Hind Swaraj, a book he wrote while travelling from Johannesburg to Mumbai in the last years of the first decade of the 20th century, contains a dialectical exposition of his political thought from its slow germination from the philosophy of moral and spiritual anarchy of Ruskin and Tolstoy to anarchical interventions in the political sphere, the method all the while being non-violent resistance. He quite resembled the ‘Anarchist’ in Bernard Shaw’s Man and Superman, in the famous and, at the same time, infamously difficult to stage, ‘interpolation scene’ where while all the whole world is agog with curiosity and conflict, the Anarchist disobeys the state by keeping his hands decently folded. Although it might seem outright reactionary to analyse the early Gandhi’s interventions in the political sphere as anarchist – it could itself seem to be an “imperialist” analysis by certain standards – his later political career in India, especially the Quit India agitation and the Civil Disobedience period, showed that his anarchism had ripened and his tools of political practice had sharpened.

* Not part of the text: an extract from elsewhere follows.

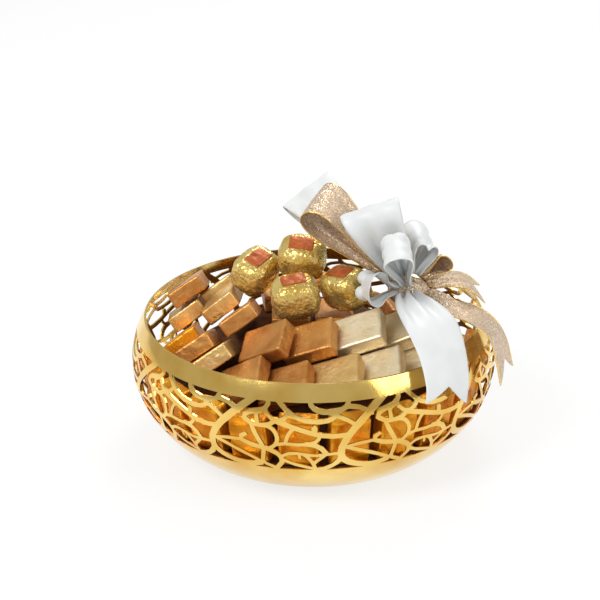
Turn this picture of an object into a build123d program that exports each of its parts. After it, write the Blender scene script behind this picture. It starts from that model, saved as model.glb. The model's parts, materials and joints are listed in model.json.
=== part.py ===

His all-inclusionary utopia is grounded in an almost village morality of heavily decentralized forms of political power with feeble centres of control like the Gram Sabhas and the panchayats with a highly indigenized system of education and virtually no heavy industries and mechanized production is anarchism in the extreme in a relatively developed post-colonial society with no formal acquaintance with the language of contemporary politics and industry and with a huge agricultural base in need of immediate modernization and overall mechanical development. It had, the India of 1947, a huge human resource base too waiting to be honed in the language and syntax of modern science, engineering, technology, management, teaching and pedagogy, and technical acumen and quantitative ability. Thus, save his language policy that Hindustani be the official language – an amalgam of Urdu and Hindi in the traditional Devnagari script – his philosophy of education was, according to present-day standards – highly outdated. Even Hindu traditionalists like Rabindranath Tagore have differed with him on this score.
His ethics like that of Plato tends towards a new authoritarianism, albeit of a veiled nature. In Plato’s case Spartan discipline and industriousness seemed to be the ideal – “Republic” – in Gandhi’s case “Ram Rajya” appeared as the only alternative to a voluminous, bulging capitalist society on the brink of collapse and in need of urgent resuscitation and moral and psychological discipline, political restraint and limited economy and resources. Now, this is outright reactionary to the spirit of scientific activity and a society tottering on the edge with not even science being there to set up the foundations on which it would stand, is truly an ill-fated society.
Is there any reason to lose all hope of scientific survival in the technological, nuclear age? As long as the hermeneutic use of the term “survival” is properly understood, it is. Away from the strict methodology of industry and inductive experiment of the natural sciences, the hermeneutic principle tries to identify human effort and consciousness as the root of all action and all moral and ecological judgments. Therefore, “scientific survival” connotes the fact that mankind has mastered the art of assimilating the latest scientific know-how within the boundaries of the moral life, which is highly stoic in different respects, but all through characterized by an emphasis on human labour and dignity. This art of scientific survival India has mastered over the decades, although there have been minor tremors and major disasters at intervals like the Bhopal Gas tragedy, we can today definitely claim that as per our cognitive understanding of the political-economy of contemporary India, we have entered a definitive post-Gandhian phase.
Industry is booming, desi capital is flying offshore and scientific tests and space research have entered a phase of renewed discovery. The unveiling of a statue of Mahatma Gandhi at Parliament Square in Great Britain, as expected, received considerable media attention, especially the presence of the Indian Prime Minister and his British counterpart and finance minister Arun Jaitley and the speeches they made after the formal ceremony. Their speeches were judiciously minced in the mainstream media and allegations of “hypocrisy” hurled at leaders like the Indian PM who denounces communalism that Gandhi loathed but whose government is embroiled in controversies ranging from ‘ghar wapsi’ and persecution of religious minorities. Other columnists tried to understand the rationale of creating a statue of Gandhi beside that of former British PM Winston Churchill other than to remind posterity of the cruel words Churchill used to describe Gandhi: “A naked fakir climbing up the steps of Westminister” and Gandhi’s famous repartee: “Your Majesty has enough clothes for the two of us.”
Anyway, the statue is not “a re-packaging of Gandhi for the 21st century”, as one columnist says; it is rather an acknowledgement that right in front of the great temple of democracy there should stand the statue of a man whose political ideals still continue to inform thought and action. He showed the way of morality rather than merely engaging in a verbal discourse on its nature. That, of course, happens to be the reason why he is so highly placed in the history of ethical thought.